▶ **Work to do**: Copy out every line exactly as given.

▶ **Information shown**:
>>>

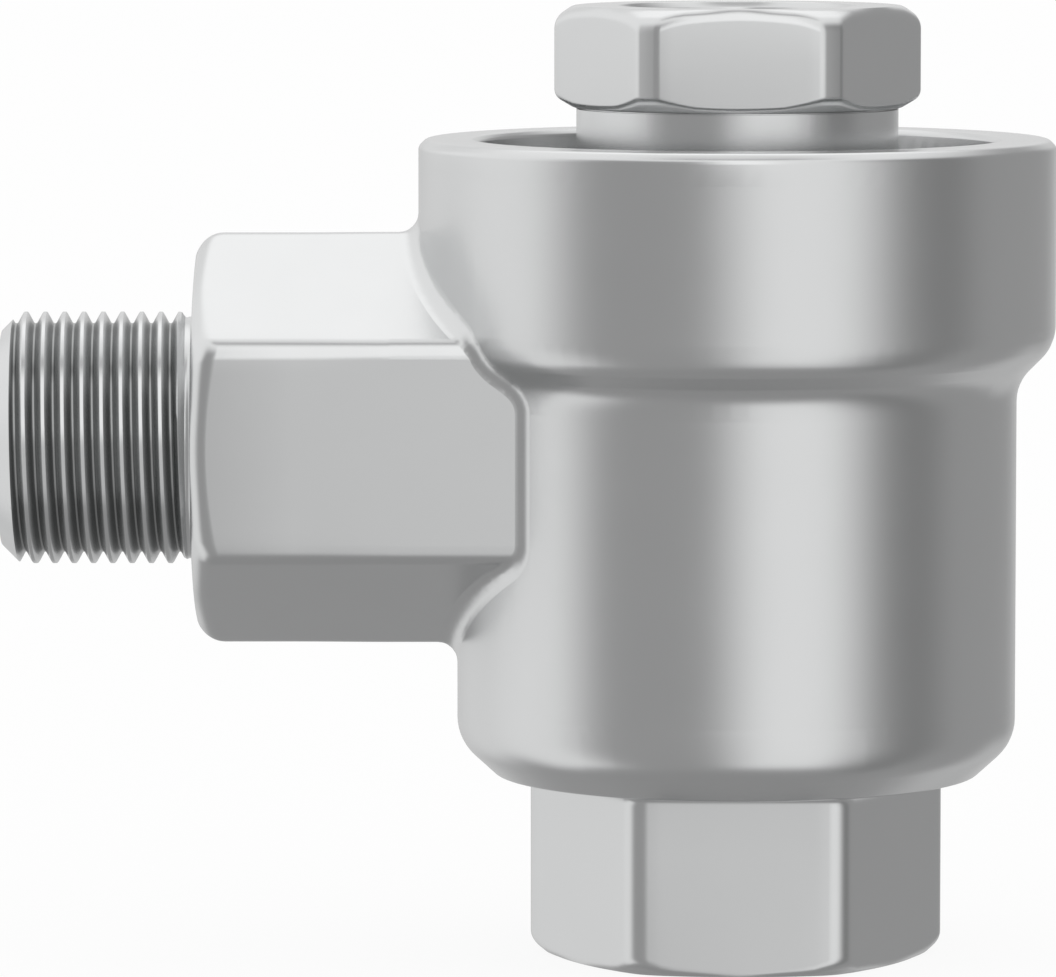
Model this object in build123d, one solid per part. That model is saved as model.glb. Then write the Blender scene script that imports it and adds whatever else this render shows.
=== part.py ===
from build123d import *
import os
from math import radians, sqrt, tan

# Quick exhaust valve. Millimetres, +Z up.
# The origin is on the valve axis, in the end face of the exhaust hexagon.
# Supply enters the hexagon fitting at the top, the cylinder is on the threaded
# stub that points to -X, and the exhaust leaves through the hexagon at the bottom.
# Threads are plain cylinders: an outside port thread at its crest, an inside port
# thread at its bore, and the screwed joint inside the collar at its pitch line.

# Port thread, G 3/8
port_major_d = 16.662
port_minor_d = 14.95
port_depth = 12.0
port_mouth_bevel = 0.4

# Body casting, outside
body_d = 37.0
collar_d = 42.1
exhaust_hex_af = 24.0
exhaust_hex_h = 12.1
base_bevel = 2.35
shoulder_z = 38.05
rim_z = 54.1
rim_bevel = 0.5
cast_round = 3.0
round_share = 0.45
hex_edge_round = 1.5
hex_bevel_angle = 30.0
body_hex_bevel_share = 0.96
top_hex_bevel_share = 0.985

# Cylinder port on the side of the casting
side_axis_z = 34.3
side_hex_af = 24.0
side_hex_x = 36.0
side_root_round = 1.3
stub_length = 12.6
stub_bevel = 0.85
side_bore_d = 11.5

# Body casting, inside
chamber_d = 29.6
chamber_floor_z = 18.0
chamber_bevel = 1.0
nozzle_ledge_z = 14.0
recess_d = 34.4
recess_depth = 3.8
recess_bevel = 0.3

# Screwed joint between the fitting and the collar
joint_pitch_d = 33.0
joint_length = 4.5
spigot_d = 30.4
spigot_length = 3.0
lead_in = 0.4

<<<

▶ **Final answer**:
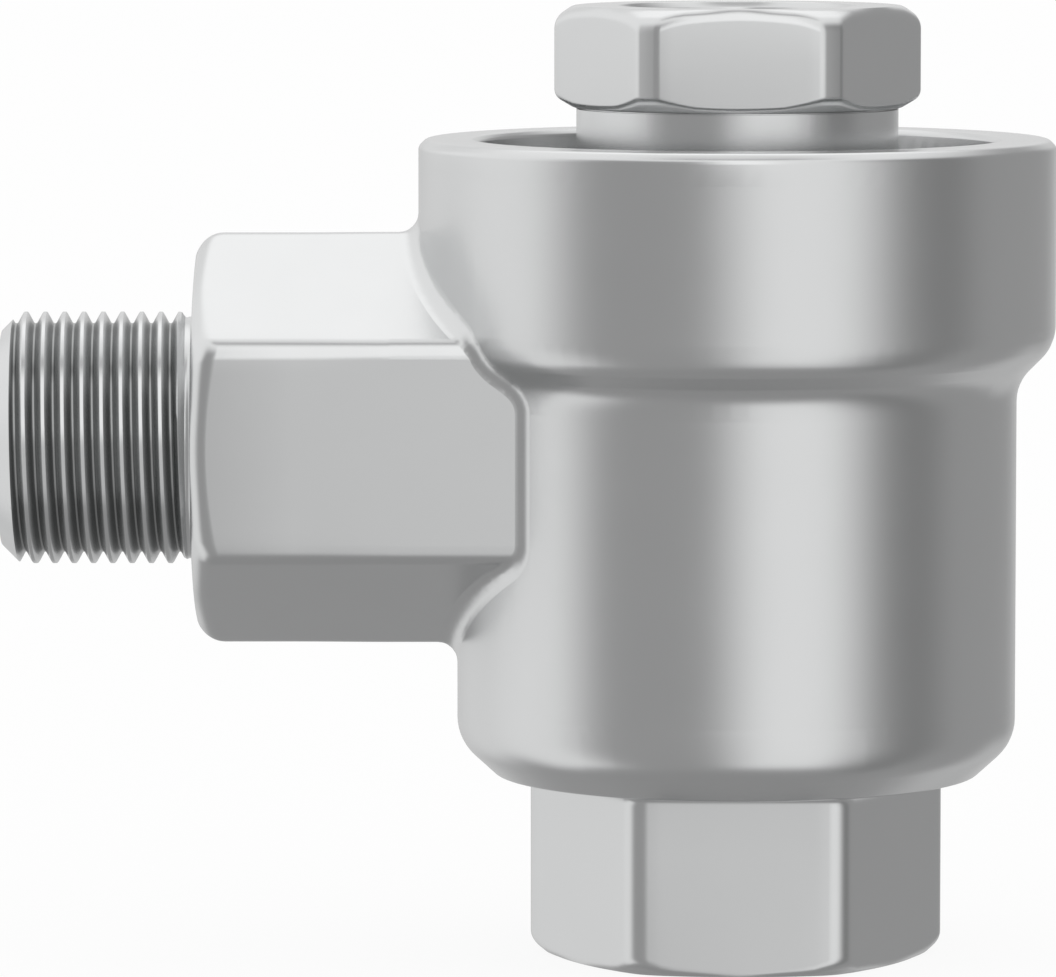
Model this object in build123d, one solid per part. That model is saved as model.glb. Then write the Blender scene script that imports it and adds whatever else this render shows.
=== part.py ===
from build123d import *
import os
from math import radians, sqrt, tan

# Quick exhaust valve. Millimetres, +Z up.
# The origin is on the valve axis, in the end face of the exhaust hexagon.
# Supply enters the hexagon fitting at the top, the cylinder is on the threaded
# stub that points to -X, and the exhaust leaves through the hexagon at the bottom.
# Threads are plain cylinders: an outside port thread at its crest, an inside port
# thread at its bore, and the screwed joint inside the collar at its pitch line.

# Port thread, G 3/8
port_major_d = 16.662
port_minor_d = 14.95
port_depth = 12.0
port_mouth_bevel = 0.4

# Body casting, outside
body_d = 37.0
collar_d = 42.1
exhaust_hex_af = 24.0
exhaust_hex_h = 12.1
base_bevel = 2.35
shoulder_z = 38.05
rim_z = 54.1
rim_bevel = 0.5
cast_round = 3.0
round_share = 0.45
hex_edge_round = 1.5
hex_bevel_angle = 30.0
body_hex_bevel_share = 0.96
top_hex_bevel_share = 0.985

# Cylinder port on the side of the casting
side_axis_z = 34.3
side_hex_af = 24.0
side_hex_x = 36.0
side_root_round = 1.3
stub_length = 12.6
stub_bevel = 0.85
side_bore_d = 11.5

# Body casting, inside
chamber_d = 29.6
chamber_floor_z = 18.0
chamber_bevel = 1.0
nozzle_ledge_z = 14.0
recess_d = 34.4
recess_depth = 3.8
recess_bevel = 0.3

# Screwed joint between the fitting and the collar
joint_pitch_d = 33.0
joint_length = 4.5
spigot_d = 30.4
spigot_length = 3.0
lead_in = 0.4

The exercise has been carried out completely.